We also had a chance to talk with the new music director, Molano, who was on scene for four days of the Festival. He comes from Colombia, which has a large youth-music program modeled on the famous (and now precarious) el Sistema of Venezuela. These Latin American countries have perfected a way of spreading classical music instruction to all classes; at the top of the pyramid are members of world-class touring orchestras and conductors, notably Gustavo Dudamel. Molano is also involved with these outreach efforts at YOLA, the youth orchestra under the LA Philharmonic, and in Colombia. It may be that these youth orchestras, already full of Asian-American players, will lead the way in drawing in other minorities and young people denied exposure to classical music. Who better than SYSO?
That said, the SYSO has had some struggles in finding a successor to the legendary Vilem Sokol, someone who can build on his significant legacy; Molano will be the fourth in the past 30 years to try. Assisting will be an impressive new executive director, Kathleen Allen, and a board that has excellent leadership.

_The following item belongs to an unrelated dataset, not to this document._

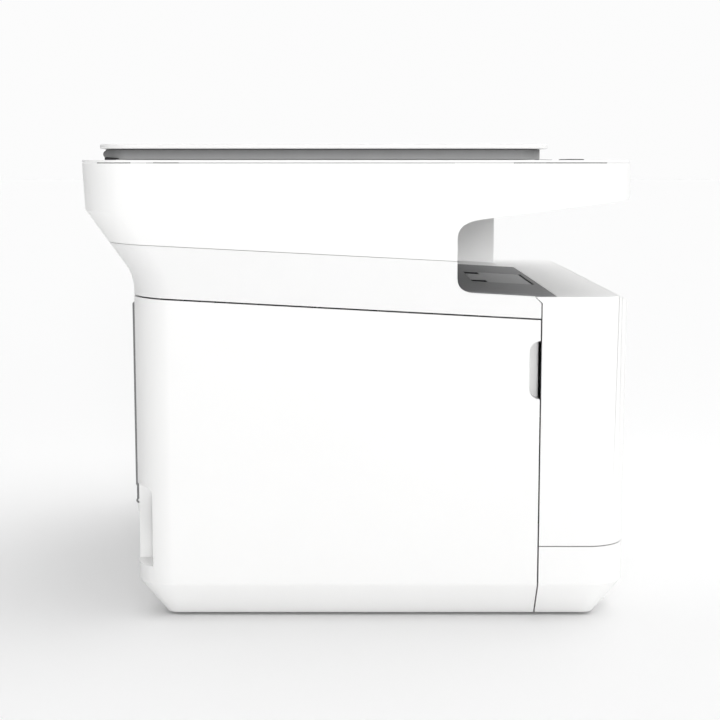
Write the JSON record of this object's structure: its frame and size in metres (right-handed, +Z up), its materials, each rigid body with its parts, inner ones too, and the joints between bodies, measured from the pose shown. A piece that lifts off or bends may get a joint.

Finding the right venue for Marrowstone has been a challenge. The festival needs a bucolic setting, major performance facilities, and a congenial host and partner. Being this far from Seattle audiences (not to mention I-5 congestion) creates other hurdles. Still, the auditorium Sunday was packed with music lovers and appreciative parents up to collect their talented offspring.
A final note: One of the things I admire about Western Washington University is its full embrace of Northwest culture. The campus is a virtual museum of Northwest architects such as Ibsen Nelsen and Fred Bassetti (who did the master design). This gives it a rare unity of approach (humanistic modernism), harmony, materials, and scale. Thanks to donors such as Virginia Bloedel Wright (Bloedels were big timber interests in the area), it has fine public art.
All in all, an impressive encounter with what a small city can do, and how a Seattle arts organization can quietly move, with decades of commitment, to the front ranks.